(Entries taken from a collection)

==================================================

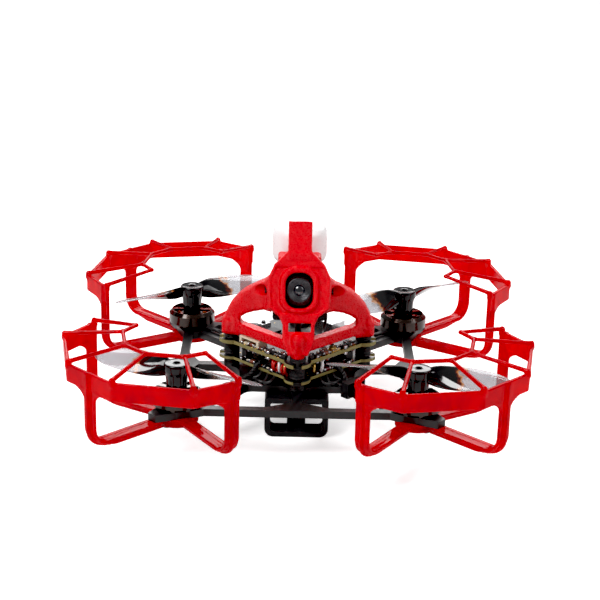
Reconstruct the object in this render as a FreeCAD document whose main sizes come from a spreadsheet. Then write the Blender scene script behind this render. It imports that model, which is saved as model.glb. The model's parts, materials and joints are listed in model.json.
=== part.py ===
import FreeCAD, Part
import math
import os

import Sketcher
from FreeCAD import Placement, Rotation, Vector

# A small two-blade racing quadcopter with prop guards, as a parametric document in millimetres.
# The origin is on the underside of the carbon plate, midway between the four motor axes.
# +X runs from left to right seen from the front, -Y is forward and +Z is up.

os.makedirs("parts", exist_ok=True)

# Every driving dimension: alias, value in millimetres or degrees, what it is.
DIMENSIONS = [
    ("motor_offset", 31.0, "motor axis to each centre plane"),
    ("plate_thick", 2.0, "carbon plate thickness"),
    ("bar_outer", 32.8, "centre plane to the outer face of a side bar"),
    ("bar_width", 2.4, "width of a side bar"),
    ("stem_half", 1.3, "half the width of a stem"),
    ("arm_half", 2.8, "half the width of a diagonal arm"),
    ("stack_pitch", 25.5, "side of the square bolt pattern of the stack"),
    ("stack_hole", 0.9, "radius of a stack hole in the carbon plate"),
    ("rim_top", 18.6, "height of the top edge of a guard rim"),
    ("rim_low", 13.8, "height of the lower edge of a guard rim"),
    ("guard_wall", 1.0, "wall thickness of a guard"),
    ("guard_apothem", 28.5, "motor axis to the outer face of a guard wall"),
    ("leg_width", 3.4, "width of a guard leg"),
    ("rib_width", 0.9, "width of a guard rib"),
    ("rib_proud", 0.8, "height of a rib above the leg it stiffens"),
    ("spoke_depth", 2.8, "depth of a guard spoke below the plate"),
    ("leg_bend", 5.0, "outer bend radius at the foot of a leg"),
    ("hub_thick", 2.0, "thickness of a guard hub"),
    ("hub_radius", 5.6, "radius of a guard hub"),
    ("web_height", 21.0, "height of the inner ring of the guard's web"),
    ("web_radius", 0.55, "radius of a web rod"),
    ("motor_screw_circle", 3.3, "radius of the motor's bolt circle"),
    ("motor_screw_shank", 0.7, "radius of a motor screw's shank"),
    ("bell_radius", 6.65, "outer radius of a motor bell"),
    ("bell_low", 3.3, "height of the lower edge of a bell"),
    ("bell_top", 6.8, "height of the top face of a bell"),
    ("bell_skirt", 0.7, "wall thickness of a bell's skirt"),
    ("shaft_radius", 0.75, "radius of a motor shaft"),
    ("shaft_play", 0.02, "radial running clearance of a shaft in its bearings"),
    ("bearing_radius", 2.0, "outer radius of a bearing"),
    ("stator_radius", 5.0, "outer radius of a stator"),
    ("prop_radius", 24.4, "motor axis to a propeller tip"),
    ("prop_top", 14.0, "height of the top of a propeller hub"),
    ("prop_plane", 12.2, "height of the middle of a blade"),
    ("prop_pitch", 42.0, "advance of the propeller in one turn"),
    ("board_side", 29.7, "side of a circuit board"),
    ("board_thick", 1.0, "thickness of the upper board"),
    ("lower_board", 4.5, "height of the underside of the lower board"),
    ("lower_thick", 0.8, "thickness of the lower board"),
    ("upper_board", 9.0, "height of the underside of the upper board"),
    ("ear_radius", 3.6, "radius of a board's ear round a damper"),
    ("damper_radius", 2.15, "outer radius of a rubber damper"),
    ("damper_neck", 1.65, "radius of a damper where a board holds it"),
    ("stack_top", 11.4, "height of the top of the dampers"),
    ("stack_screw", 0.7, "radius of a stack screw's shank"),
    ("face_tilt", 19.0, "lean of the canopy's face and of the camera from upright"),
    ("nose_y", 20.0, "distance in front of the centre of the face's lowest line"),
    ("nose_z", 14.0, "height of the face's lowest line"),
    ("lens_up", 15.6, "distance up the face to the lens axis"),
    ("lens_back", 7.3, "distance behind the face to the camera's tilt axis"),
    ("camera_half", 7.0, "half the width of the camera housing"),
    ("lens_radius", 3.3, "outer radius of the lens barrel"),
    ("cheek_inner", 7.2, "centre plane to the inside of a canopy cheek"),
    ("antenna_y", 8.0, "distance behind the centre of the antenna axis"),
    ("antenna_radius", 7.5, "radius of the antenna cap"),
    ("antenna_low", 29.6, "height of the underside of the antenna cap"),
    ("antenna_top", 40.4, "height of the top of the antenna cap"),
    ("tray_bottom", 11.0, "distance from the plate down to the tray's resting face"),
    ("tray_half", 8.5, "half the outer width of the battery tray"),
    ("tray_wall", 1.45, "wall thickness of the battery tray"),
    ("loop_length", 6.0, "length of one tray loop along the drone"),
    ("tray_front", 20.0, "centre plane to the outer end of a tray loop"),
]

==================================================

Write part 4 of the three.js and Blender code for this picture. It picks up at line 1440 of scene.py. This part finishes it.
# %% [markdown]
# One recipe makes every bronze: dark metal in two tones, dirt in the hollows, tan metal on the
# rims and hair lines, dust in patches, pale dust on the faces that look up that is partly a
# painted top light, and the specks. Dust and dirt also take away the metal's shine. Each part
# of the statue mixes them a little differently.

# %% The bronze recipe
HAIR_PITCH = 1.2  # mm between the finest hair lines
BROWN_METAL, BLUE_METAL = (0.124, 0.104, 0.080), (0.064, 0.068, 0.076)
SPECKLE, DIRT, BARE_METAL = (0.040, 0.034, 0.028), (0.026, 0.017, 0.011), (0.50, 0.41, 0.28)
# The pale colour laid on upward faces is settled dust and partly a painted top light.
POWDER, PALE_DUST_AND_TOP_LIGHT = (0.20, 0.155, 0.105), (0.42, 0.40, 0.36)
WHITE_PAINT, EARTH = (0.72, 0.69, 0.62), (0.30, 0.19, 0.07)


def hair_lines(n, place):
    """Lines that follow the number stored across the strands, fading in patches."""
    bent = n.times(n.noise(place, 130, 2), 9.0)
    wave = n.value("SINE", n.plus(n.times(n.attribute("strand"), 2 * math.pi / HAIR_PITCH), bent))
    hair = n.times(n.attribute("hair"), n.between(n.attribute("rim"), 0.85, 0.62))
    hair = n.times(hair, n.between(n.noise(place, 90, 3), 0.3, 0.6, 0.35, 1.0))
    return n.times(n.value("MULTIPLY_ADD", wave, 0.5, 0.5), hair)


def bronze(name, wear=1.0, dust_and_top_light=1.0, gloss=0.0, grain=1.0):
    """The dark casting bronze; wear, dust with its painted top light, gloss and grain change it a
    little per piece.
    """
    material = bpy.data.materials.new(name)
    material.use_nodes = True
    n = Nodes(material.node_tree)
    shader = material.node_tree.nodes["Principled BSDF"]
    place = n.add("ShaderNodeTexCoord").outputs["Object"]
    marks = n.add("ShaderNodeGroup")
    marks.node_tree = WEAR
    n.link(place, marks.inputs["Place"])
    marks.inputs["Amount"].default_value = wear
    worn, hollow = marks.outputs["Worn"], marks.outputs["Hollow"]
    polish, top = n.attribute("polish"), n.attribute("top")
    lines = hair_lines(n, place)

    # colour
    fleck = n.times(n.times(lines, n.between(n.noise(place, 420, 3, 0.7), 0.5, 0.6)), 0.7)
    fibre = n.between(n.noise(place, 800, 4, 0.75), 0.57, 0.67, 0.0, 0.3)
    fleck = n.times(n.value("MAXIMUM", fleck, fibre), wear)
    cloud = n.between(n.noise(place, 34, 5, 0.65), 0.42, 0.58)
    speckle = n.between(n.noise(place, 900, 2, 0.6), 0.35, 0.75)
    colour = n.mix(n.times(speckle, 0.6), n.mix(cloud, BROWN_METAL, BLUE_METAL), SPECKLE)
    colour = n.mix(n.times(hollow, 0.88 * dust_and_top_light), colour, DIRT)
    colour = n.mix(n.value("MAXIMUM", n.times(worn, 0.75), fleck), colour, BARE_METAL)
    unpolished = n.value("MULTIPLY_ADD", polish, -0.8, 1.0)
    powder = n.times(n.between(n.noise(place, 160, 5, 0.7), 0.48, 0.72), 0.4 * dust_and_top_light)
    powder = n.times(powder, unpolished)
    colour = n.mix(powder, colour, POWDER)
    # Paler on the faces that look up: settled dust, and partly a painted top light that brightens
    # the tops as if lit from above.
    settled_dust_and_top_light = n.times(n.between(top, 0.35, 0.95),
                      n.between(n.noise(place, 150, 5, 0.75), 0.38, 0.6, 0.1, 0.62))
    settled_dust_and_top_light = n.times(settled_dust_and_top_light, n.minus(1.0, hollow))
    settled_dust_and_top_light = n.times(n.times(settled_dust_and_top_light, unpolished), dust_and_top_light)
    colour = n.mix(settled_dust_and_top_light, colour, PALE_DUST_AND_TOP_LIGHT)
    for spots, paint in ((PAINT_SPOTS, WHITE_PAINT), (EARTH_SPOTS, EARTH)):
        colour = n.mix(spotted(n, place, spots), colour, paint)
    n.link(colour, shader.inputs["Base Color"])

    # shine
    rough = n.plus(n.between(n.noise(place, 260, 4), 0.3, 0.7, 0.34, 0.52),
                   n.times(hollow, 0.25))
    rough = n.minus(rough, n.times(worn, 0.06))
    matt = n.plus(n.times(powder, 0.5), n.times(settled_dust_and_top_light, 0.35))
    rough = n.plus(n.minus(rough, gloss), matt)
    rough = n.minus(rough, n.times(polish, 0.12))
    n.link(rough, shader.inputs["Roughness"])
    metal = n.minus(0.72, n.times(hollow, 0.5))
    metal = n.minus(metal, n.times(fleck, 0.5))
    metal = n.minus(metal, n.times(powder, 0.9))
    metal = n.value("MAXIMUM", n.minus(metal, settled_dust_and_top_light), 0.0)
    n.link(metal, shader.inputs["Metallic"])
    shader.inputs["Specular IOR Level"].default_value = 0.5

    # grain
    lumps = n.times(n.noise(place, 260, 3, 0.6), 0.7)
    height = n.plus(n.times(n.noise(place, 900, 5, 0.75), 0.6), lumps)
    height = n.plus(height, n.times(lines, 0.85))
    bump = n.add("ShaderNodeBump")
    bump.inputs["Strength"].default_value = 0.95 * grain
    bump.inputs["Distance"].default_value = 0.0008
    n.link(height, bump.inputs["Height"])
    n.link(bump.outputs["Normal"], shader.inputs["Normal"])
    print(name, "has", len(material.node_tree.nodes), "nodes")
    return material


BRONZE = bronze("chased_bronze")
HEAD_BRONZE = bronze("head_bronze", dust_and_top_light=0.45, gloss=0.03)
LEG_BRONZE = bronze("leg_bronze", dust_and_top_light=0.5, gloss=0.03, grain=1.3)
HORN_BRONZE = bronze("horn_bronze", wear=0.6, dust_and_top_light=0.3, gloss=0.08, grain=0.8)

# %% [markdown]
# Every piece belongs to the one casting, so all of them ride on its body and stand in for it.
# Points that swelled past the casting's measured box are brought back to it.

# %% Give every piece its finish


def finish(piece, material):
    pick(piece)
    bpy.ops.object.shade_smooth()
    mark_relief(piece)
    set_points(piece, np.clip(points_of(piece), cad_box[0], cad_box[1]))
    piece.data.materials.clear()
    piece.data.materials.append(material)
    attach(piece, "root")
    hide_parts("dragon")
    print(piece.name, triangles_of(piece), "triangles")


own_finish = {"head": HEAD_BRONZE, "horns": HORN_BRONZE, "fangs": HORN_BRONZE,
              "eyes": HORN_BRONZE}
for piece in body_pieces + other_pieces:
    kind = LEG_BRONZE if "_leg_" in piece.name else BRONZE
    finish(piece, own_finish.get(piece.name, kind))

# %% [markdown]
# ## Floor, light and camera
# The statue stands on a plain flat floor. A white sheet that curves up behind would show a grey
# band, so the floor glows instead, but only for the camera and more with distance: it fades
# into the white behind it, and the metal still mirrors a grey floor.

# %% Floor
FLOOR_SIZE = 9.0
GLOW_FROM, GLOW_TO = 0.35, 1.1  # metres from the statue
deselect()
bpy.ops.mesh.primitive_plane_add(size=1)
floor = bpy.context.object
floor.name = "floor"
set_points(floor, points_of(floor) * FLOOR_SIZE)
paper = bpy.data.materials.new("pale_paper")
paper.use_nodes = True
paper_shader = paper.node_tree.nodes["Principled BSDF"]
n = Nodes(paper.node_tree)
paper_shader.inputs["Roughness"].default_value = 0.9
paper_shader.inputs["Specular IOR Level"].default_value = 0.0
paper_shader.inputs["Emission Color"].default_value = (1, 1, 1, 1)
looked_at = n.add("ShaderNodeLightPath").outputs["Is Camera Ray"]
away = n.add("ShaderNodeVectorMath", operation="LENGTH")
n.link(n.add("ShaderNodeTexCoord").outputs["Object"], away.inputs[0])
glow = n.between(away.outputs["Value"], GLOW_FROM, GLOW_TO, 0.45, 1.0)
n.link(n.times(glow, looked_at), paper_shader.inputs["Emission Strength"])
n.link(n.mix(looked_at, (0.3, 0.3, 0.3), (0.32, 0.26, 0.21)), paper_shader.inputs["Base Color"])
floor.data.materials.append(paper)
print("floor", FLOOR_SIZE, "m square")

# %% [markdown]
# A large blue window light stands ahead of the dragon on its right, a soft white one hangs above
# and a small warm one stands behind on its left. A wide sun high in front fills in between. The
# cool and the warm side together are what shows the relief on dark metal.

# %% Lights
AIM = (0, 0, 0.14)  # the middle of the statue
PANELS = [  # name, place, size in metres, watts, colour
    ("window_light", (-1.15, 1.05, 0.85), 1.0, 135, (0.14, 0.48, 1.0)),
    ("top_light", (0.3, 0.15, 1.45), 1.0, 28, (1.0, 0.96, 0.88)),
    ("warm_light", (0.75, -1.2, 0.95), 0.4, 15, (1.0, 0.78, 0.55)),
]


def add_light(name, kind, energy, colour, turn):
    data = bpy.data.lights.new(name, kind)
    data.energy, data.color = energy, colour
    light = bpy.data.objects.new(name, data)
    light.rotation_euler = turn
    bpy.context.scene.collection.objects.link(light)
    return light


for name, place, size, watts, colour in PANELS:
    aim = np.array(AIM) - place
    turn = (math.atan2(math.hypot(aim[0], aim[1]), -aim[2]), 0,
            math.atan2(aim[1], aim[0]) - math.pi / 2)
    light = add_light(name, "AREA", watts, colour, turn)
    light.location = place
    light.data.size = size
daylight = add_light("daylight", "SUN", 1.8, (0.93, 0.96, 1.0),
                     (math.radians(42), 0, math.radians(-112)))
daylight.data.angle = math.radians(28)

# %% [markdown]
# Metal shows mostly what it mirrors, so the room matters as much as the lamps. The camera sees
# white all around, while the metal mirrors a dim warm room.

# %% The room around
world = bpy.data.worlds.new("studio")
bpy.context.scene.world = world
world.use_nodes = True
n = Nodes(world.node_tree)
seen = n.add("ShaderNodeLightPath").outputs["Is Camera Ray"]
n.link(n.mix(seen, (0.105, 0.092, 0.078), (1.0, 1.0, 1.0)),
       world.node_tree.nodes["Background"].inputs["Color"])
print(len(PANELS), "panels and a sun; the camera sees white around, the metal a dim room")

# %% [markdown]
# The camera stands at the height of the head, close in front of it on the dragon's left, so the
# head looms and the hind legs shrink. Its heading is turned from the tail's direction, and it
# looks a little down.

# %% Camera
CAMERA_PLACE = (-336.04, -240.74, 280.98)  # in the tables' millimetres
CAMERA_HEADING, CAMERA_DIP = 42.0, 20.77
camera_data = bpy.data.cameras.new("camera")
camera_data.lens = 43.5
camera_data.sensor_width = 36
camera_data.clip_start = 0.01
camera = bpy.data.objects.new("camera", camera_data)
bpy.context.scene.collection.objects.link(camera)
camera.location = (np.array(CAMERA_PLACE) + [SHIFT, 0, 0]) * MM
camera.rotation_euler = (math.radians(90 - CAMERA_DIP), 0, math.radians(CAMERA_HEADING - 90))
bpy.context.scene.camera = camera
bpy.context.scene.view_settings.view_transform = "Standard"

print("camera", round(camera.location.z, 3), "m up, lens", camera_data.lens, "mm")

==================================================

The task
Exactly the lines from the line containing "Reconstruct the object" to the line containing "from FreeCAD import", both included, are to be set down; no other line belongs in the answer.

Answer to this task
Reconstruct the object in this render as a FreeCAD document whose main sizes come from a spreadsheet. Then write the Blender scene script behind this render. It imports that model, which is saved as model.glb. The model's parts, materials and joints are listed in model.json.
=== part.py ===
import FreeCAD, Part
import math
import os

import Sketcher
from FreeCAD import Placement, Rotation, Vector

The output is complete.